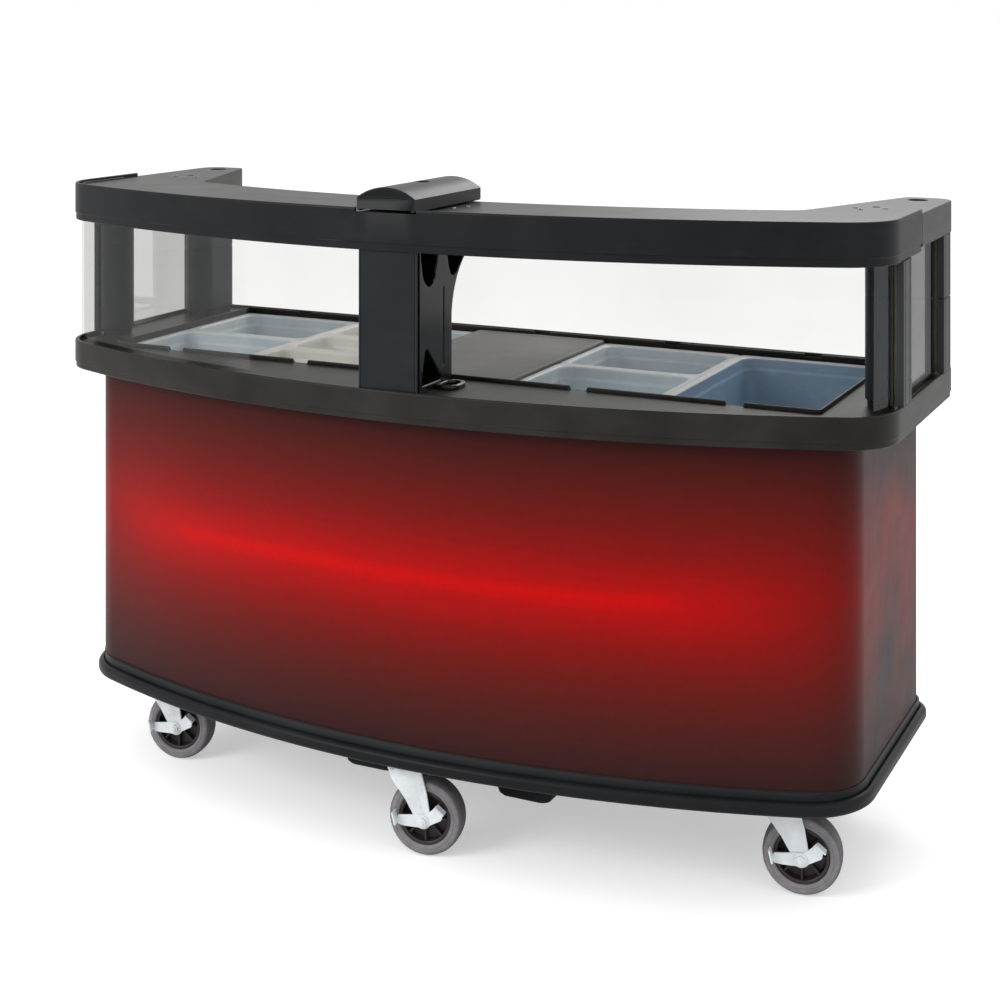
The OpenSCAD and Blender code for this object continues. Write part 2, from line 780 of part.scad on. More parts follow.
module drain_valve() color([0.72, 0.6, 0.3]) {
    body_top = tub_floor - 62 - gap;
    translate([drain_x, drain_y, 0]) difference() {
        union() {
            translate([0, 0, valve_z - 24]) cylinder(r = 22, h = body_top - valve_z + 24, $fn = 96);
            translate([0, 0, valve_z]) rotate([-90, 0, 0]) cylinder(r = 15, h = 60, $fn = 96);
            translate([0, 0, valve_z]) rotate([90, 0, 0]) cylinder(r = stem_r, h = 38, $fn = 48);
        }
        translate([0, 0, valve_z]) cylinder(r = 15, h = 60, $fn = 96);
        translate([0, 0, valve_z]) rotate([-90, 0, 0]) cylinder(r = 10, h = 61, $fn = 96);
    }
}

module drain_lever() color([0.75, 0.12, 0.1]) {
    translate([drain_x, drain_y - 26, valve_z]) rotate([90, 0, 0]) difference() {
        union() {
            cylinder(r = 11, h = 8, $fn = 64);
            translate([0, -7, 0]) cube([78, 14, 5]);
        }
        translate([0, 0, -1]) cylinder(r = stem_r + run, h = 10, $fn = 64);
    }
}

/* ---------- casters ---------- */

// Puts a caster's own frame, wheel trailing along +x, at its swivel axis.
module at_caster(p) {
    translate([p[0], p[1], 0]) rotate(trail_a) children();
}

module caster_plates() color([0.75, 0.77, 0.79]) {
    for (p = CASTERS) translate([p[0], p[1], 0]) difference() {
        union() {
            slab(base_z - plate_h, base_z) round_rect(100, 80, 8);
            translate([0, 0, crown_top + 1])
                cylinder(r = 34, h = base_z - plate_h - crown_top - 0.5, $fn = 96);
            translate([0, 0, crown_low - 7]) cylinder(r = pin_r, h = base_z - crown_low + 6, $fn = 64);
            translate([0, 0, crown_low - 7]) cylinder(r = 13, h = 6, $fn = 64);
        }
        for (x = [-1, 1], y = [-1, 1])
            translate([x * bolt_dx, y * bolt_dy, base_z - plate_h - 1])
                cylinder(r = bolt_r + gap, h = 9, $fn = 24);
        for (x = [-1, 1], y = [-1, 1])
            translate([x * bolt_dx, y * bolt_dy, crown_top])
                cylinder(r = 9, h = base_z - plate_h - crown_top, $fn = 32);
    }
}

module caster_bolts() color([0.7, 0.72, 0.74]) {
    for (p = CASTERS, x = [-1, 1], y = [-1, 1])
        translate([p[0] + x * bolt_dx, p[1] + y * bolt_dy, base_z - plate_h]) {
            translate([0, 0, -5]) cylinder(r = 7, h = 5, $fn = 6);
            translate([0, 0, -1]) cylinder(r = bolt_r, h = 27, $fn = 24);
        }
}

module fork(p, braked) color([0.78, 0.8, 0.82]) at_caster(p) {
    nut_y = leg_y + leg_t + (braked ? brake_t + 1.2 : gap);
    difference() {
        union() {
            translate([0, 0, crown_low]) cylinder(r = crown_r, h = crown_top - crown_low, $fn = 96);
            translate([-36, -leg_y - leg_t, crown_top - 8]) cube([72, 2 * (leg_y + leg_t), 8]);
            for (s = [-1, 1]) translate([0, s * (leg_y + leg_t / 2) + leg_t / 2, 0])
                rotate([90, 0, 0]) linear_extrude(leg_t) {
                    polygon([[-36, crown_top], [36, crown_top],
                             [lead + 17, axle_z + 4], [lead - 16.5, axle_z - 4]]);
                    translate([lead, axle_z]) circle(17, $fn = 64);
                }
        }
        translate([0, 0, crown_low - 1]) cylinder(r = pin_r + run, h = 40, $fn = 64);
        translate([lead, 0, axle_z]) rotate([90, 0, 0])
            cylinder(r = axle_r + gap, h = 3 * leg_y, center = true, $fn = 64);
    }
    // axle bolt and nut
    translate([lead, 0, axle_z]) rotate([90, 0, 0]) {
        cylinder(r = axle_r, h = 2 * nut_y + 2, center = true, $fn = 64);
        translate([0, 0, nut_y]) cylinder(r = 10, h = 8, $fn = 6);
        translate([0, 0, -nut_y - 7]) cylinder(r = 10, h = 7, $fn = 6);
    }
}

module wheel_core(p) color([0.28, 0.25, 0.25]) at_caster(p)
    translate([lead, 0, axle_z]) rotate([90, 0, 0]) {
        rim_r = 54;
        hub_r = 17;
        hub_l = wheel_w + 4;
        difference() {
            union() {
                cylinder(r = hub_r, h = hub_l, center = true, $fn = 96);
                cylinder(r = rim_r - 4, h = 10, center = true, $fn = 128);
                for (a = [0 : 45 : 135]) rotate(a)
                    cube([2 * rim_r - 8, 5, wheel_w - 16], center = true);
                difference() {
                    cylinder(r = rim_r, h = wheel_w - 8, center = true, $fn = 128);
                    cylinder(r = rim_r - 7, h = wheel_w, center = true, $fn = 128);
                }
            }
            cylinder(r = axle_r + run, h = hub_l + 2, center = true, $fn = 64);
        }
    }

module wheel_tyre(p) color([0.45, 0.45, 0.47]) at_caster(p)
    translate([lead, 0, axle_z]) rotate([90, 0, 0]) rotate_extrude($fn = 160)
        polygon([[54, -wheel_w / 2 + 3], [60, -wheel_w / 2],
                 [axle_z - 8, -wheel_w / 2], [axle_z, -wheel_w / 2 + 9],
                 [axle_z, wheel_w / 2 - 9], [axle_z - 8, wheel_w / 2],
                 [60, wheel_w / 2], [54, wheel_w / 2 - 3]]);

// Rocker pedal of the side lock, hung on the axle outside the front leg.
module brake_pedal(p) color([0.82, 0.84, 0.86]) at_caster(p)
    translate([lead, -leg_y - leg_t - 0.6, axle_z]) rotate([90, 0, 0]) difference() {
        union() {
            cylinder(r = 15, h = brake_t, $fn = 64);
            linear_extrude(brake_t) polygon([[0, 12], [-40, 10], [-52, -2], [-38, -14], [0, -14]]);
            linear_extrude(brake_t) polygon([[6, -10], [40, 6], [44, 26], [30, 36], [-4, 14]]);
            // tabs that the foot presses
            translate([-54, -8, 0]) rotate(14) cube([4, 26, 20]);
            translate([30, 34, 0]) rotate(-38) cube([22, 4, 18]);
        }
        translate([0, 0, -1]) cylinder(r = axle_r + run, h = 30, $fn = 64);
    }

module fork_front_left() fork(FRONT_LEFT, true);
module core_front_left() wheel_core(FRONT_LEFT);
module tyre_front_left() wheel_tyre(FRONT_LEFT);
module brake_front_left() brake_pedal(FRONT_LEFT);
module fork_front_centre() fork(FRONT_CENTRE, true);
module core_front_centre() wheel_core(FRONT_CENTRE);
module tyre_front_centre() wheel_tyre(FRONT_CENTRE);
module brake_front_centre() brake_pedal(FRONT_CENTRE);
module fork_front_right() fork(FRONT_RIGHT, true);
module core_front_right() wheel_core(FRONT_RIGHT);
module tyre_front_right() wheel_tyre(FRONT_RIGHT);
module brake_front_right() brake_pedal(FRONT_RIGHT);
module fork_rear_left() fork(REAR_LEFT, false);
module core_rear_left() wheel_core(REAR_LEFT);
module tyre_rear_left() wheel_tyre(REAR_LEFT);
module fork_rear_right() fork(REAR_RIGHT, false);
module core_rear_right() wheel_core(REAR_RIGHT);
module tyre_rear_right() wheel_tyre(REAR_RIGHT);

base_deck();
body_shell();
front_wrap();
bay_divider();
storage_shelves();
counter_top();
well_insulation();
well_shell();
pan_bars();
pan_half_left_front();
pan_half_left_rear();
pan_third_front();
pan_third_middle();
pan_sixth_left();
pan_sixth_right();
well_cover();
pan_half_right_front();
pan_half_right_rear();
pan_full_right();
top_shelf();
fascia_band();
clamp_bar();
centre_post();
centre_bracket();
post_front_left();
post_front_right();
post_rear_left();
post_rear_right();
guard_front_left();
guard_front_right();
guard_end_left();
guard_end_right();
guard_trims();
clamp_screws();
shelf_screws();
drain_fitting();
drain_strainer();
drain_valve();
drain_lever();
caster_plates();
caster_bolts();
fork_front_left();
core_front_left();
tyre_front_left();
brake_front_left();
fork_front_centre();
core_front_centre();
tyre_front_centre();
brake_front_centre();
fork_front_right();
core_front_right();
tyre_front_right();
brake_front_right();
fork_rear_left();
core_rear_left();
tyre_rear_left();
fork_rear_right();
core_rear_right();
tyre_rear_right();
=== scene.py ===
import math

import bmesh
import bpy
from mathutils import Matrix, Vector


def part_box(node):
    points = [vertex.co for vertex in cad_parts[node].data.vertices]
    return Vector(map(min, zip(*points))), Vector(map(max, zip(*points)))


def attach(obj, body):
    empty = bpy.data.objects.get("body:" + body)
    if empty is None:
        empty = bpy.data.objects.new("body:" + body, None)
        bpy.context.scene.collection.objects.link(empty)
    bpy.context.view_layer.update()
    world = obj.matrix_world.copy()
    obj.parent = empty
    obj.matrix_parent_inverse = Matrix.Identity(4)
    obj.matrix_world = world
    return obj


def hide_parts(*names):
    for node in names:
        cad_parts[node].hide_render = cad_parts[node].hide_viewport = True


# Looks for the mobile food bar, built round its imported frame. Lengths in the
# shape code are millimetres in the frame's own axes; piece() turns them to metres.

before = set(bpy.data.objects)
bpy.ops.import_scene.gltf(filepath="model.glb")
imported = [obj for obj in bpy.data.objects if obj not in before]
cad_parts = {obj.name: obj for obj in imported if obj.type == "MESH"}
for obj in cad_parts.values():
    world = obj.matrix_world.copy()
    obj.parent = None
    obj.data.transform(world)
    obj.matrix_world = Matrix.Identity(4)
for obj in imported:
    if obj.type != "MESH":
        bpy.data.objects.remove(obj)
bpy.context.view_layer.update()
MM = 0.001
PI = math.pi
UP = Matrix.Identity(4)
ALONG_Y = Matrix.Rotation(PI / 2, 4, "X")       # local +Z turned to -Y


def mm(node):
    lo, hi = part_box(node)
    return lo / MM, hi / MM


def at_xy(x, y):
    return Matrix.Translation((x, y, 0))


# ---------------------------------------------------------------- sizes
counter_lo, counter_hi = mm("counter_top")
shelf_lo, shelf_hi = mm("top_shelf")
wrap_lo, wrap_hi = mm("front_wrap")
base_lo, base_hi = mm("base_deck")
fascia_lo, fascia_hi = mm("fascia_band")
cover_lo, cover_hi = mm("well_cover")
bar_lo, bar_hi = mm("clamp_bar")
guard_lo, guard_hi = mm("guard_front_left")
post_lo, post_hi = mm("centre_post")

half = counter_hi.x
front_y = counter_lo.y
counter_rear = counter_hi.y
shelf_rear = shelf_hi.y
lip_z = counter_hi.z
band_z = wrap_hi.z + 2
deck_z = lip_z - 8
ledge_z = deck_z - 9
deck_low = ledge_z - 14
floor_z = wrap_lo.z
base_z = floor_z - 28
shelf_top = shelf_hi.z
shelf_low = shelf_top - 8
tub_floor = counter_lo.z + 4
pan_w = cover_hi.x - cover_lo.x + 1
pan_l = cover_hi.y - cover_lo.y + 1
well_mid = (cover_lo.y + cover_hi.y) / 2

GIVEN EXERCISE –
Make an exact transcription of the lines from the line with "for node in" through the line with "return Matrix.Translation((x, y, 0))", inclusive, omitting all others.

ANSWER TO THE PROBLEM –
    for node in names:
        cad_parts[node].hide_render = cad_parts[node].hide_viewport = True


# Looks for the mobile food bar, built round its imported frame. Lengths in the
# shape code are millimetres in the frame's own axes; piece() turns them to metres.

before = set(bpy.data.objects)
bpy.ops.import_scene.gltf(filepath="model.glb")
imported = [obj for obj in bpy.data.objects if obj not in before]
cad_parts = {obj.name: obj for obj in imported if obj.type == "MESH"}
for obj in cad_parts.values():
    world = obj.matrix_world.copy()
    obj.parent = None
    obj.data.transform(world)
    obj.matrix_world = Matrix.Identity(4)
for obj in imported:
    if obj.type != "MESH":
        bpy.data.objects.remove(obj)
bpy.context.view_layer.update()
MM = 0.001
PI = math.pi
UP = Matrix.Identity(4)
ALONG_Y = Matrix.Rotation(PI / 2, 4, "X")       # local +Z turned to -Y


def mm(node):
    lo, hi = part_box(node)
    return lo / MM, hi / MM


def at_xy(x, y):
    return Matrix.Translation((x, y, 0))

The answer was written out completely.